--- start of Data records ---

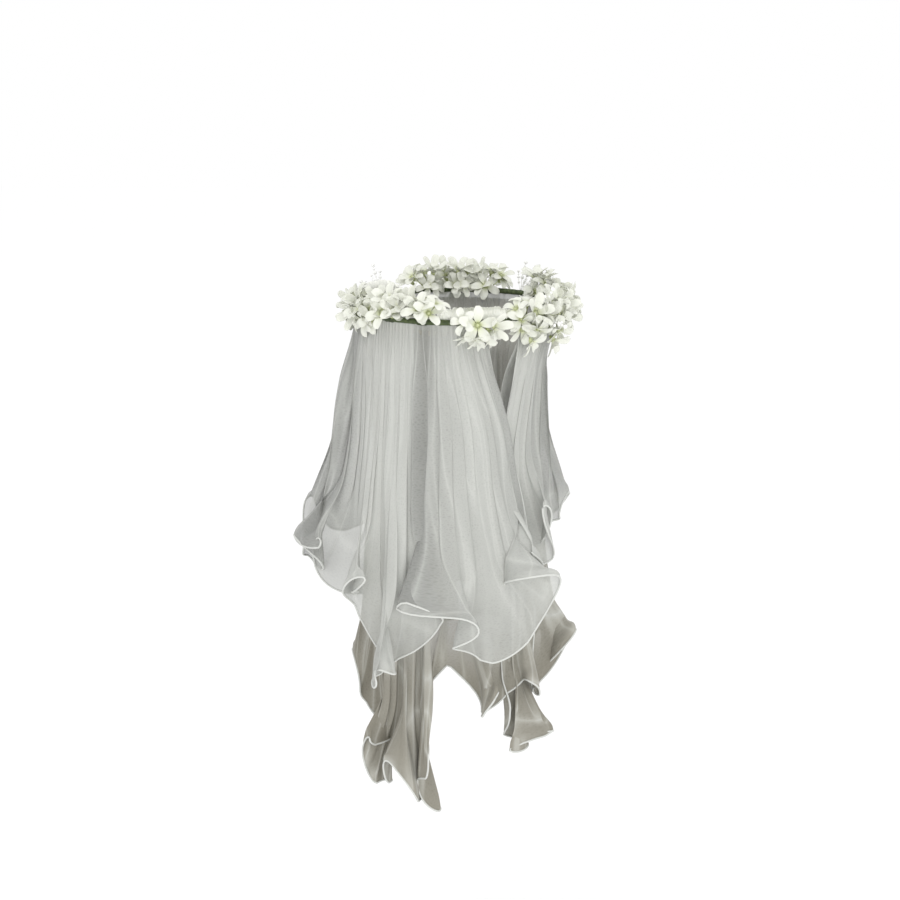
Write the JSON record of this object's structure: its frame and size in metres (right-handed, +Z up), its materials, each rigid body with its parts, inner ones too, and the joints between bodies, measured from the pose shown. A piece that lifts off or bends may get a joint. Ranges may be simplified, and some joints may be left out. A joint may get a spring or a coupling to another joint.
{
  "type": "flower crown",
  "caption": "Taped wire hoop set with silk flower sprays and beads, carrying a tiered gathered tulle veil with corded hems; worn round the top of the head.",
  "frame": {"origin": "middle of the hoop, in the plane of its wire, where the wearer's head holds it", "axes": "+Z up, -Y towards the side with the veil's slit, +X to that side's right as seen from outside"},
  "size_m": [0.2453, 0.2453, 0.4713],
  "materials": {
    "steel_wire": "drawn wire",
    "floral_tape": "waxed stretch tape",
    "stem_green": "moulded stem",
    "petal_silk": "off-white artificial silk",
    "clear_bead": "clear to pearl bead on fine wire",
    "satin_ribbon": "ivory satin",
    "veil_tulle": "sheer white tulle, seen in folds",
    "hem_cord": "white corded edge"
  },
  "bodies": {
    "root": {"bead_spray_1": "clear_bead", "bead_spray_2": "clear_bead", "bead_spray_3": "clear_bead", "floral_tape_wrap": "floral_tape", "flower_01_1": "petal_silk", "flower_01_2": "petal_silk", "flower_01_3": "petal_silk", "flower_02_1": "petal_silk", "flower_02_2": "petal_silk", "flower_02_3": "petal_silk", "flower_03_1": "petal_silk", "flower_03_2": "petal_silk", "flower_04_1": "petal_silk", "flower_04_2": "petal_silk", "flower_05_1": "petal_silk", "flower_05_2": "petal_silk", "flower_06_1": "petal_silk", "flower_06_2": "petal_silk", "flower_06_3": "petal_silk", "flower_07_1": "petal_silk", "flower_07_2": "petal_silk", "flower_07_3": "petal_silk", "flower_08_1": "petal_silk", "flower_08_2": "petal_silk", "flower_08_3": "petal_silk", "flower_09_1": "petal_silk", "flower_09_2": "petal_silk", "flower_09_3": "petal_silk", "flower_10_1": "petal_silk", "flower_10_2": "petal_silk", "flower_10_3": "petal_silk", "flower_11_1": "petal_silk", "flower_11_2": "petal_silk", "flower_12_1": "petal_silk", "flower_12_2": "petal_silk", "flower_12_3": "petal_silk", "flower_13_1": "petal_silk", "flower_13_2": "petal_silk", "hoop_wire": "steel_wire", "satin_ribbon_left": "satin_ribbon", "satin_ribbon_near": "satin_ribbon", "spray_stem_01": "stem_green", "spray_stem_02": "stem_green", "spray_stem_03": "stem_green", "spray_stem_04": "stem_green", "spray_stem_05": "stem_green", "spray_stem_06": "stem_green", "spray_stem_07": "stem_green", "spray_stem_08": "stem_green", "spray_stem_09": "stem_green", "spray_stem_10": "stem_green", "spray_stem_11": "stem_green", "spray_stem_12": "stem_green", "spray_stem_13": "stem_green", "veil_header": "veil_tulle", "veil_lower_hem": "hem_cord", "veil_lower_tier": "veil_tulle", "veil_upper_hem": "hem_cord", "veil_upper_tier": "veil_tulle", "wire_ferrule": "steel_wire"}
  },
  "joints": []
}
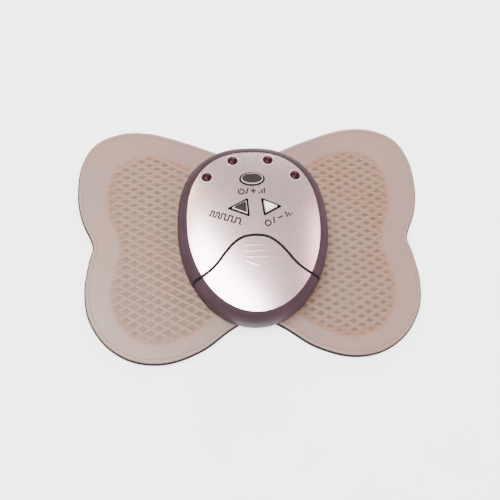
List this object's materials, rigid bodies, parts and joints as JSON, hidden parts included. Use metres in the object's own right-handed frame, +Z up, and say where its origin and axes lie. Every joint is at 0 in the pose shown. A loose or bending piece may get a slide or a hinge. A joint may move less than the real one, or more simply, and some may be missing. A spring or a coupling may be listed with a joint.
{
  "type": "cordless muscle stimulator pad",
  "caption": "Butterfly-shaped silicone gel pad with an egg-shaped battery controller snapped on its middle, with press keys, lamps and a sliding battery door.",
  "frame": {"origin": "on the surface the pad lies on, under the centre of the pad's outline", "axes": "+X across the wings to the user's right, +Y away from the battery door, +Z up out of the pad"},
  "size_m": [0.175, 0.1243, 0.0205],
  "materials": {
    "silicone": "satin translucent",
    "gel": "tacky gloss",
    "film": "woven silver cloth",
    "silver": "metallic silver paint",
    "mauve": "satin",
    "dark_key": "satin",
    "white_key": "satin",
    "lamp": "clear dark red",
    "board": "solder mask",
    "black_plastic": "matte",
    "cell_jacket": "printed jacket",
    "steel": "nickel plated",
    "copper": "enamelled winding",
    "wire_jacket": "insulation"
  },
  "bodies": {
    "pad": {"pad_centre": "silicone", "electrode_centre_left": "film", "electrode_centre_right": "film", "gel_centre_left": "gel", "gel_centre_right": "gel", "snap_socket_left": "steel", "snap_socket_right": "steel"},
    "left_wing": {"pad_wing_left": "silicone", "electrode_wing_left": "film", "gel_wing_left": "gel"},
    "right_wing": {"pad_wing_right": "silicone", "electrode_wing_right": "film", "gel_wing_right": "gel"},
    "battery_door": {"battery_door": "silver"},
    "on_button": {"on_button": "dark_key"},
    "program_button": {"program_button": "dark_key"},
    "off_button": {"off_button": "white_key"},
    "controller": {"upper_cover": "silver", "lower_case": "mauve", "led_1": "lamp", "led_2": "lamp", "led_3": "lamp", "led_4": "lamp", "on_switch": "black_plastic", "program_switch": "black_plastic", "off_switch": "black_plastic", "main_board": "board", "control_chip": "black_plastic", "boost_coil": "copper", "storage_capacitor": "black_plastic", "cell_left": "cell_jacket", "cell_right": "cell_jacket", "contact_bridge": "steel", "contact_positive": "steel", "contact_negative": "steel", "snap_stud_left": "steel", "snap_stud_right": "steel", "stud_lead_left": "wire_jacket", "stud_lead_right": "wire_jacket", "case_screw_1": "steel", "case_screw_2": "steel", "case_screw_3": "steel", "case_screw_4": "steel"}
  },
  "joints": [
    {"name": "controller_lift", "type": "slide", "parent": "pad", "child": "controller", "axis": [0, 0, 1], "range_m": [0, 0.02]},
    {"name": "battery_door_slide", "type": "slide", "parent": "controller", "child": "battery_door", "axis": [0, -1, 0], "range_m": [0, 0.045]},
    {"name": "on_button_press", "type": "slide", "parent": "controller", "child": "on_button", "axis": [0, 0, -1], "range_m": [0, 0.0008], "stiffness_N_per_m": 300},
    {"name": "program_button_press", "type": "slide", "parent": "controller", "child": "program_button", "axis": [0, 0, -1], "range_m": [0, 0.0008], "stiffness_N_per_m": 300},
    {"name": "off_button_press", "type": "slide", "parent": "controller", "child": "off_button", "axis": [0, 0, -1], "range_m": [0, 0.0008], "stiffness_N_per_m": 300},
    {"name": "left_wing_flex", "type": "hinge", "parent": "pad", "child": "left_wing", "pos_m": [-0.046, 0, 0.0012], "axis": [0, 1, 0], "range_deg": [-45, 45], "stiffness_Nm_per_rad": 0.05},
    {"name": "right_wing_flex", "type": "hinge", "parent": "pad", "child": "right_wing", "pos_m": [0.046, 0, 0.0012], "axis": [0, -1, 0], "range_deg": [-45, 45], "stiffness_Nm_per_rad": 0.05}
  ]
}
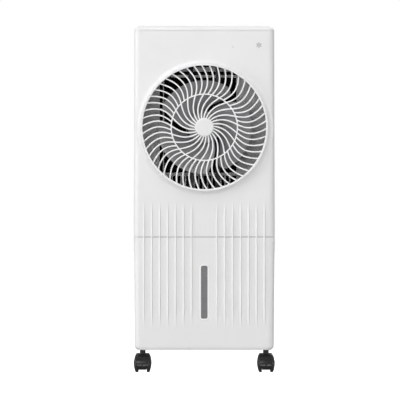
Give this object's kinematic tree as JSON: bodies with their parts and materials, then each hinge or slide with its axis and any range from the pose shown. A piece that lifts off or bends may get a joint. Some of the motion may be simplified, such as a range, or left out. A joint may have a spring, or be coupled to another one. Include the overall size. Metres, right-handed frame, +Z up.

--- end of Data records ---

Look through the lines above and collect those with the word "materials".

Exercise output:
Write the JSON record of this object's structure: its frame and size in metres (right-handed, +Z up), its materials, each rigid body with its parts, inner ones too, and the joints between bodies, measured from the pose shown. A piece that lifts off or bends may get a joint. Ranges may be simplified, and some joints may be left out. A joint may get a spring or a coupling to another joint.
  "materials": {
List this object's materials, rigid bodies, parts and joints as JSON, hidden parts included. Use metres in the object's own right-handed frame, +Z up, and say where its origin and axes lie. Every joint is at 0 in the pose shown. A loose or bending piece may get a slide or a hinge. A joint may move less than the real one, or more simply, and some may be missing. A spring or a coupling may be listed with a joint.
  "materials": {
Give this object's kinematic tree as JSON: bodies with their parts and materials, then each hinge or slide with its axis and any range from the pose shown. A piece that lifts off or bends may get a joint. Some of the motion may be simplified, such as a range, or left out. A joint may have a spring, or be coupled to another one. Include the overall size. Metres, right-handed frame, +Z up.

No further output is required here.